Community leaders around the country are continuing to speak out on the importance of principal reduction in righting the balance for struggling homeowners and stabilizing hard-hit communities.
“Foreclosures devastate families and their communities,” said Staci Berger, president and chief executive officer of the Housing and Community Development Network of New Jersey. “In New Jersey, where we top the nation in foreclosures, the lack of counseling resources and limited principal reduction activity continues to hold our economy back.”
“I’ve paid for my home of 30 years five times over because I was the victim of a predatory loan. But Freddie Mac tried to evict me because Mel Watt won’t allow principal reduction,” said Jaymie Kelly of Occupy Our Homes Minnesota, who successfully fought off her eviction last year with the help of 200 community members. “I am not asking for that much. I’m asking for a negotiation at fair market value. And I’m not leaving.”
“Six years after the financial crisis, it’s well past time to help families with underwater mortgages – through principal reduction,” said LeeAnn Hall, executive director of the Seattle-based Alliance for a Just Society. “We have the tools. We know how to do it. The only thing missing is action. It’s time for FHFA to lead.”
“More than six years since Wall Street’s recklessness crashed the mortgage market, Black, Asian American, Latino, and working class communities continue to lose their homes and wealth,” said Ana Maria Archila, Co-Executive Director of the Center for Popular Democracy.
“It’s past time for Mel Watt, President Obama’s appointee to oversee much of the American housing market, to reverse a mean-spirited policy that wastes taxpayer dollars in order to needlessly drive families from their homes.”
“Principal reduction will revitalize communities, create sustainability and healthy lives while reducing homelessness in Chicago and nationwide,” said Bobbi Ball, Executive Director of Partners in Community Building, Inc. in Chicago.

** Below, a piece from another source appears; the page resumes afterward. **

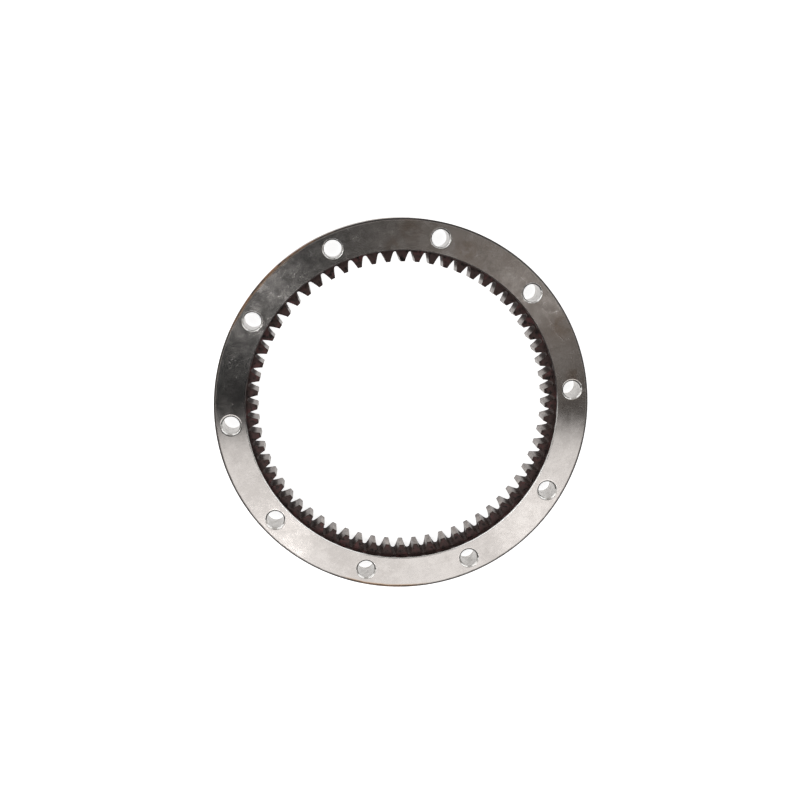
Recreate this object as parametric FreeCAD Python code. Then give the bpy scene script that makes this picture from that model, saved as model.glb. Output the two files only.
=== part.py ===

“New York homeowners facing foreclosure deserve to have every option on the table to avoid losing their homes,” said Christie Peale, Executive Director of the Center for New York City Neighborhoods. “The ability to reduce the principal owed on mortgages is one of the most effective ways to do this. We are hopeful that Director Watt will reverse the decision to ban the use of principal reduction for mortgages guaranteed by Fannie Mae and Freddie Mac.”
“FHFA’s ongoing refusal to allow principal reductions has very real consequences for families,” said David Mandel of the Sacramento Foreclosure Action Team. “I’m reminded of a family of five, from Woodland, California, who were first-time homeowners and who had a reduction in their income. They lost their home because their lender refused to reduce principal on $268,000 loan. Their lenders later sold the same home to investors for $100,000 less. Many more families throughout California are still at risk unless FHFA and the big banks allow principal reductions now.”
“Principal reductions are critical to stabilization of impacted neighborhoods, thus reducing the disproportionate impact of foreclosures and foreclosure-related vacancies on African American and Latino homeowners and neighborhoods,” said Ruhi Maker, Senior Staff Attorney at the Empire Justice Center in Rochester, N.Y. “Banks and servicers would not be losing anything – rather, they would just be recognizing the lost value of their assets that had already occurred.”
“We worked with a 75-year-old widower whose income was greatly reduced when her husband passed away,” said Elaine Brooks-Cox, a housing counselor at Neighborhood Housing Services of Silicon Valley, in San Jose, California. “We were able to secure a principal reduction that allowed her to stay in her family home, keep paying her mortgage, and stay active in her community where she had lived for 19 years. This was a success story, and we know there are thousands of other potential success stories out there, but that requires FHFA to act now and allow principal reductions on Fannie and Freddie loans.”
“A husband and wife we worked with struggled to pay their mortgage because the husband was out of work on disability for six months,” said Carmel Crowther, another counselor at Neighborhood Housing Services. “With a modification that included a principal reduction the homeowners were able to stay in their home with a predictable mortgage payment they could afford. This was incredibly important for the family because it meant their 13 year old was able to stay in his school. Housing counselors know principal reductions work to keep people in their homes and stop foreclosures- now it’s time for Washington DC to act!”
“We urge Director Watt to stop this destructive policy that is stopping families from receiving sustainable loan modifications,” said Kevin Stein, Associate Director at the California Reinvestment Coalition. “This policy pushes families out of their homes and destabilizes communities. It also costs taxpayers money because of unnecessary foreclosures that are more expensive than offering sustainable modifications with principal reductions.”
“It is ironic that Fannie Mae and Freddie Mac were not the forerunners in programs established to preserve homeownership,” said Ben Garcia, Community Relations Manager at Inland Fair Housing and Mediation Board in southern California. “As GSEs they should have been the leaders of programs designed to promote sustainable home retention.”
“Regulators sat on the sidelines and watched as millions of homeowners had their homes and dreams foreclosed upon by lenders engaged in discriminatory and predatory lending,” said Sharon Kinlaw, executive director of the Fair Housing Council of San Fernando Valley. “For those still struggling to hold on, principal reductions are standing in between the homeowner and the auction block. Mel Watt needs to make a conscious and moral decision to allow principal reductions.”
“The principal reduction component is critical because most Americans bought into the American dream of home ownership blindly and faithfully,” said Patricia Gilmore-Watkins, Executive Director of Greater Kansas City Housing Information Center. “Then it quickly became an American nightmare as their homes lost value through no fault of theirs. PR will add to neighborhood stabilization, by renewing hope to the hopeless and allowing them to keep their homes, especially in the lower income communities.”
“Principal reduction is crucial to allowing our struggling communities, including hard-hit communities of color, to put the foreclosure crisis behind us,” said Rachel Goodman, Staff Attorney with the ACLU’s Racial Justice Program. “It will give families a chance to get back on their feet and our nation a chance to begin closing the racial wealth gap that has widened dramatically since that crisis begin.”